I love, love, love desserts made with choux pastry. I find it light, yet indulgent at the same time. This profiteroles recipe satisfies all my cravings. I hope you will try it.
Prep Time 20 minutes
Cook Time 50 minutes
Servings 32

Ingredients
  

Choux pastry

  • ¼ cup butter
  • ½ cup flour
  • 3 eggs, lightly beaten

Filling

  • 1 ⅔ cup milk
  • 4 egg yolks
  • cup granulated sugar
  • 3 tbsp flour
  • 1 tsp vanilla essence

Chocolate glaze

  • 20 g dark chocolate
  • 4 tsp vegetable oil

Instructions
 

Choux pastry

  • Preheat the oven to 410°F.
  • Place the butter in a large saucepan with 3/4 cup of water. Stir until it comes to a boil. Then remove from heat.
  • Add the flour all at once.
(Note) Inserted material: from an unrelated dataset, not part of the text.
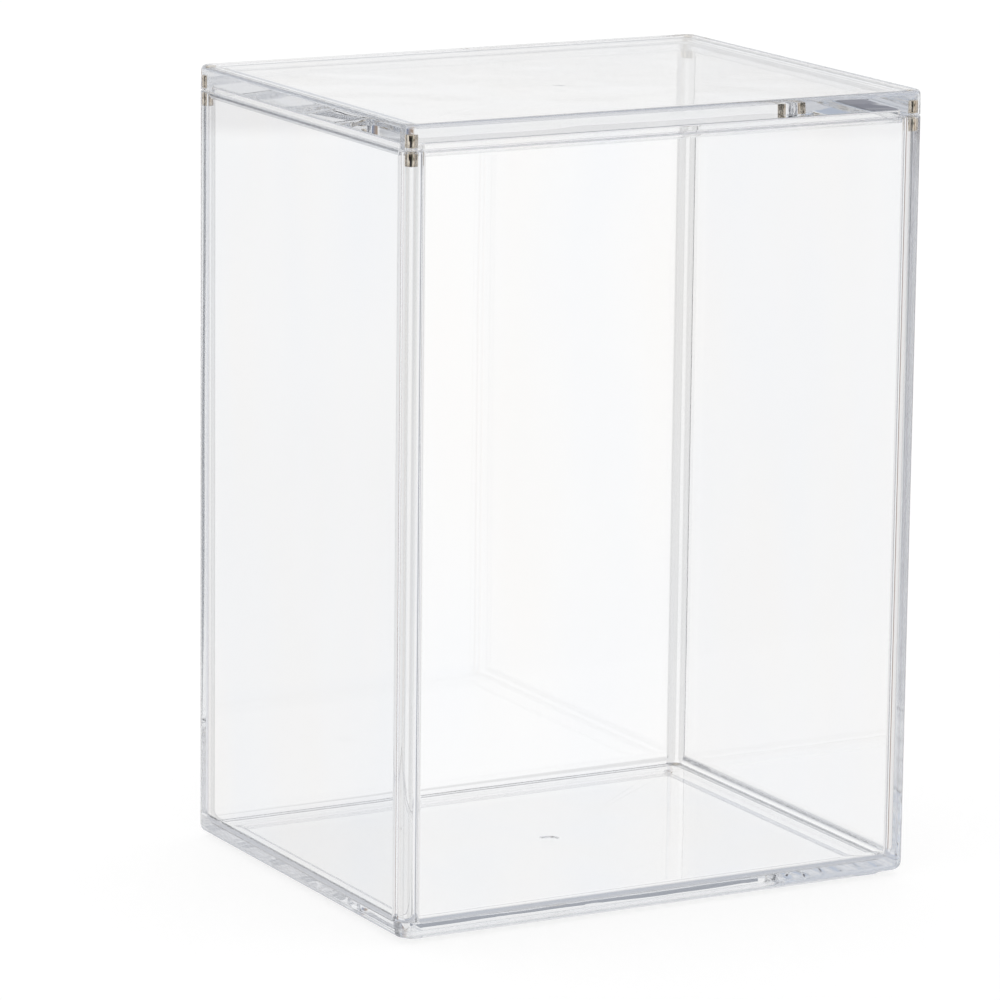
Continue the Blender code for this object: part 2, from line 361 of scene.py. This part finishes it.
def makeBase():
    foot, rings = base["footHeight"], []

    def outer(inset, height, radius=None):
        reach = radius if radius is not None else max(box["cornerRadius"] - inset, box["tightest"])
        rings.append(outline(roundCorner(inset, reach), height))

    def inner(inset, height, post, blend):
        rings.append(outline(postCorner(inset, post, blend), height))

    # underside: recess, foot ring, body edge
    footIn, footOut = base["footInset"] + base["footWidth"], base["footInset"]
    recess = outline(roundCorner(footIn, base["recessRadius"]), foot)
    rings.append(roundOutline(box["capRadius"], foot, recess))
    rings.append(recess)
    soft = base["footRound"]
    for run, rise in quarter(base["softSteps"]):
        outer(footIn - soft * run, soft * (1 - rise), base["recessRadius"] + soft * run)
    for run, rise in quarter(base["softSteps"]):
        outer(footOut + soft * (1 - rise), soft * run, base["footRadius"] - soft * (1 - rise))
    outer(footOut, foot, base["footRadius"])
    for run, rise in quarter(base["edgeSteps"]):
        outer(base["edgeRound"] * (1 - rise), foot + base["edgeRound"] * run)
    # outside wall and rim
    for run, rise in quarter(base["softSteps"]):
        outer(base["rimOutside"] * run, rim - base["rimOutside"] * (1 - rise))
    wall, soften = box["wall"], base["rimInside"]
    for run, rise in quarter(base["rimSteps"]):
        inner(
            wall - soften * (1 - rise), rim - soften * run,
            base["postRadius"] - base["postEdge"] * (1 - rise), base["hollow"] + soften * (1 - rise),
        )
    # down the inside to the floor
    sweep = base["floorFillet"]
    for run, rise in quarter(base["filletSteps"]):
        inner(
            wall + sweep * run, base["floorTop"] + sweep * (1 - rise),
            base["postRadius"] + sweep * run, max(base["hollow"] - sweep * run, box["sharpest"]),
        )
    edge = rings[-1]
    rings.append(roundOutline(base["markRadius"] + base["markEdge"], base["floorTop"], edge))
    rings.append(roundOutline(base["markRadius"], base["floorTop"] - base["markDepth"], edge))
    piece = loft("boxBase", rings)
    sinkPockets(piece, base["pocketFloor"], rim + box["overrun"])
    piece.data.materials.clear()
    piece.data.materials.append(plastic)
    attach(piece, "base")
    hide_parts("base_moulding")


makeBase()
print("clear box: base made")

# the lid: a thick plate with a low rib that drops inside the base
lid = {
    "plate": 4.4,
    "topRound": 1.0,
    "topSteps": 10,       # points round the top edge
    "softSteps": 4,       # points round the small edges
    "filletSteps": 6,
    "taper": 0.1,
    "seamOutside": 0.2,
    "ribFoot": 167.9,     # lowest edge of the locating rib, inside the base
    "ribOutside": 2.3,    # rib faces, in from the outer faces
    "ribInside": 4.4,
    "ribSoft": 0.4,
    "ribPost": 3.3,       # rib's inner face round each post
    "ribPostOutside": 2.3,
    "ribHollow": 0.3,     # hollow between rib and post on the outer face
    "fillet": 0.5,
    "hollow": 0.6,
    "markRadius": 1.1,
    "markDepth": 0.25,
    "markEdge": 0.4,
    "markPlace": (-5.0, -10.0),
    "pocketTop": 172.68,
}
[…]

Return to heat and mix vigorously until the dough forms a ball. Let cool and remove from heat.
  • Add one egg at a time to the dough, mixing until smooth.
  • Using a piping bag, pipe about two tablespoons of dough onto a baking sheet lined with parchment paper.
  • Tip: You can add a few drops of water on your baking sheet to create steam and help the choux puff up.
  • Bake for 20 to 30 minutes until the choux are golden. Then remove from the oven. Using a toothpick, make a small hole in each choux. Return to the oven for 5 minutes and let cool.

Filling

  • For the filling, bring the milk to a boil in a small saucepan.
  • Whisk the egg yolks and sugar until the mixture becomes pale. Add the flour and very, very, very gradually pour the hot milk into the mixture while whisking.
  • Clean the saucepan and return the mixture to the pan. Bring to a boil while whisking constantly.
  • Add the vanilla and then refrigerate the filling.
  • Using a piping bag with a round metal tip, fill each choux.

Chocolate glaze

  • Melt the chocolate with the vegetable oil over low heat.
  • Dip the tops of the profiteroles into the chocolate.